ABSTRACT

Emissions trading can take two different forms: bilateral bargaining between polluter and receptor, or a market for emission rights which organizes trading between polluters according to a given goal of emissions reduction. This chapter focuses on the latter, today called a “cap-and-trade” policy. It provides a history of this kind of trading, both in theory and practice. The idea emerged in economics during the 1960s, in a context of growing awareness of environmental issues. Rooted in the concept of externalities, it was promoted by economists in the name of the cost efficiencies it was expected to achieve. But its early reception was very cautious.

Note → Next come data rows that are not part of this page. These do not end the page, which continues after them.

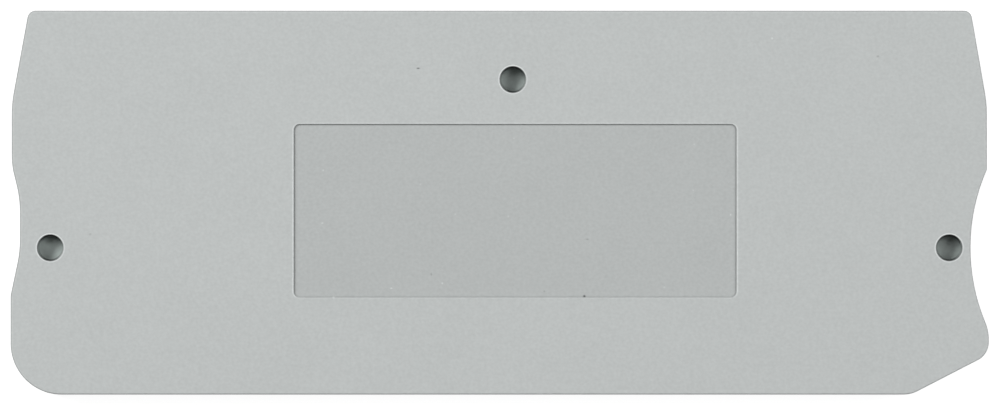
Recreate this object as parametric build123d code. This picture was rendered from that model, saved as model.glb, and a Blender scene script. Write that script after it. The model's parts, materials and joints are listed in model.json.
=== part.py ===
from build123d import *
import math
import os

# End cover for a row of rail-mounted terminal blocks, moulded in one piece.
# It closes the open side of the last block: three pegs on its inner face snap
# into that block, and three blind holes in its outer face, on the same axes,
# take the pegs of whatever is pushed on next.
#
# Millimetres. The origin is on the inner face, halfway along and up the plate.
# +X runs along the cover, +Y to its straight upper edge, +Z out of the outer
# face. Left and right are as seen from outside.

# Plate
LENGTH = 100.0
THICKNESS = 2.2
RIM_ROUND = 0.15

# Heights down the left side, which add up to the plate's height: straight to the
# waist, a ramp in, an upright stretch, a ramp out and the rest down to the edge
UPPER_HEIGHT = 15.8
LEFT_RAMP_IN = 3.4
LEFT_WAIST_UPRIGHT = 5.4
LEFT_RAMP_OUT = 4.5
LOWER_HEIGHT = 10.15

# Upper half: both sides lean inwards above a shoulder
SHOULDER_DROP = 9.5
LEFT_SHOULDER_INSET = 0.11
RIGHT_SHOULDER_INSET = 0.2
TOP_INSET = 1.85
TOP_CORNER_RADIUS = 0.85
SHOULDER_RADIUS = 12.0

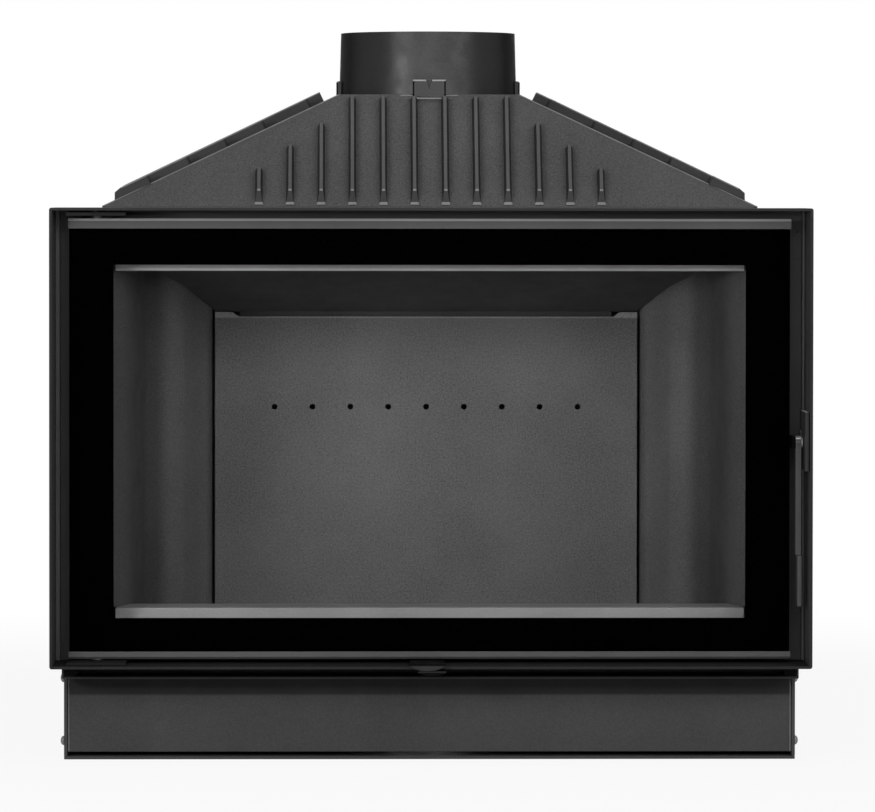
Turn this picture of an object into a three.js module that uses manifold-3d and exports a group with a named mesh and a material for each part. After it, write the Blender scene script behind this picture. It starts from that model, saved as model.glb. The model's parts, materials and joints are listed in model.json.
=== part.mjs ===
// Fireplace insert: a cast firebox with a ribbed hood and flue collar, behind a deep steel surround
// with a glass door. Millimetres, +Z up. The front faces -Y, and the origin is on the floor under the
// middle of the base.

import * as THREE from 'three';
import { mergeVertices } from 'three/addons/utils/BufferGeometryUtils.js';
import Module from 'manifold-3d';

const wasm = await Module();
wasm.setup();

// Clearances
const fitGap = 0.3; // between pieces that touch
const runGap = 0.6; // between pieces that slide or turn
const cutOver = 2; // how far a cut runs past the face that it cuts
const sink = 2; // how deep a rib or boss is rooted in its wall

// Base
const baseInset = 11.5; // each side, inside the outer side of the surround
const baseDepth = 344;
const baseHeight = 94;
const baseSheet = 3.5;
const basePanelRecess = 4;
const basePanelFoot = 4.5; // open strip between the floor plate and the front panel
const airInletRadius = 40;

// Deck plate between the base and the insert
const deckThick = 3;
const deckOverhang = 0.5; // beyond each side of the base
const deckFrontReach = 47;
const deckBackReach = 10;
const deckCornerRadius = 4;

// Bolts on the sides of the base
const boltHeadRadius = 5.4;
const boltHeadHeight = 3.6;
const boltShankRadius = 2.6;
const boltShankLength = 10;
const boltSegments = 20;
const boltDomeSteps = 4;
const boltSetback = 13; // behind the front edge of the side sheet
const boltFootHeight = 20;
const boltTopDrop = 3.6; // below the deck plate

// Surround
const surroundWidth = 840;
const surroundHeight = 507.5;
const surroundDepth = 89.7;
const surroundSheet = 3;
const surroundCorner = 2.6;
const surroundLift = 11.7; // above the deck plate

// Front plate
const frontPlateThick = 6;
const openingInset = 62; // inside the side walls of the surround
const openingFootRise = 38.6; // above the bottom of the door
const openingHeadDrop = 46.2; // below its top
const openingCorner = 6;
const apronInset = 20;
const leftLipThick = 4.6;
const rightLipThick = 2.5;
const lipReach = 14;
const screwHoleRadius = 1.3;
const screwHoleDepth = 4;
const screwHoleInset = 10.4; // from the outer side of the plate
const screwHoleDrop = 26.5; // from the top of the plate
const grooveDrop = 56;
const grooveHeight = 0.8;
const grooveDepth = 0.8;

// Cast shell of the firebox
const shellStep = 11.3; // inside of the side walls beyond the opening
const shellWall = 8;
const shellDrop = 9.9; // top of the walls below the top of the surround
const shellSetback = 4; // back of the front plate behind the front of the base
const wallRibHeight = 8;
const wallRibThick = 6;
const wallRibEndInset = 24;
const sideWallRibs = 6;
const backWallRibs = 10;
const floorLift = 11; // air channel between the deck plate and the cast floor
const floorThick = 8;
const floorFrontGap = 8; // room for the upper shutter in front of the cast floor

// Hood
const hoodFlangeThick = 8;
const hoodFlangeProud = 8;
const hoodSkirt = 3.4;
const hoodRise = 126;
const hoodFrontSetback = 2; // foot of the slope behind the front plate
const hoodTopSideMargin = 1.4; // beside the flue collar
const hoodTopFrontCut = 2; // the collar stands out over the front and back slopes
const hoodCorner = 9;
const hoodWall = 8;
const frontRibPitchShare = 0.0475; // of the hood's width
const hoodRibs = 12;
const hoodRibBase = 10;
const hoodRibCrest = 3.6;
const hoodRibHeight = 8.6;
const hoodRibFoot = 3; // foot of a front rib above the foot of the slope
const hoodRibNose = 2;
// Ends of the ribs as shares of the slope, from the middle outwards
const frontRibEndShares = [0.947, 0.947, 0.947, 0.705, 0.51, 0.304];
const sideRibPitchShare = 0.0788; // of the hood's depth
const sideRibBase = 11;
const sideRibCrest = 6;
const sideRibHeight = 12.8; // of the middle ribs
const sideRibHeightStep = 0.6; // lower with each rib outwards
const sideRibFoot = 15;
const sideRibNose = 7;
const sideRibNoseShare = 0.78; // height of the rib at its rounded foot
const sideRibEndShares = [0.94, 0.881, 0.689, 0.527, 0.369, 0.203];

// Flue collar
const collarRadius = 101.6;
const collarTaper = 1.9; // on the radius, over its height
const collarWall = 5;
const collarHeight = 71.2;
const collarSegments = 72;
const flueThroatMargin = 3;
const flueSetback = 12; // axis behind the middle of the shell
const lugWidth = 37.4;
const lugHeight = 16.6;
const lugThick = 3.5;
const lugFootDrop = 2.6; // below the top of the hood
const lugNotchWidth = 8.6;
const lugNotchDepth = 13;

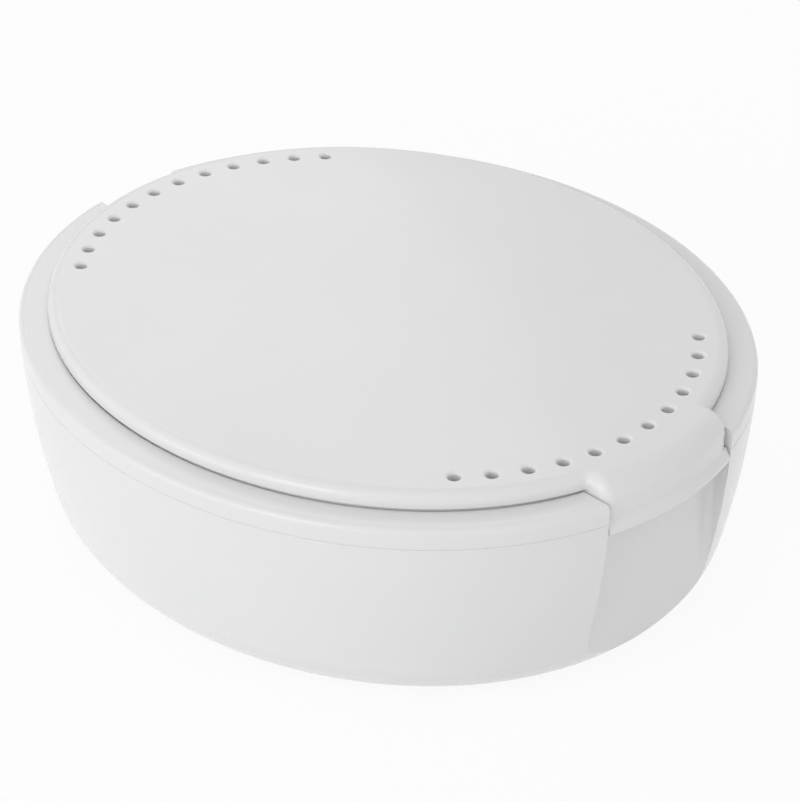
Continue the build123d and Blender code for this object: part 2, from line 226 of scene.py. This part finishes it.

Pollution was not considered to be an economic issue, and, more generally, the idea that it could be managed by incentives (market prices but also administered prices like taxes) raised moral issues. The idea really took off in the late 1970s, mainly in the United States: as industry increasingly challenged the existing regulation, policymakers began to consider it as an acceptable political compromise and set up the first experiments to gauge its feasibility. Since then, the controversies have switched from moral concerns to practical issues of implementation. Today, while cap-and-trade instruments have become a favoured way to manage climate change, and many carbon markets have been developed, the debate now focuses mainly on their practical ability to fulfil their theoretical promise, centring on their contested economic efficiency and environmental effectiveness.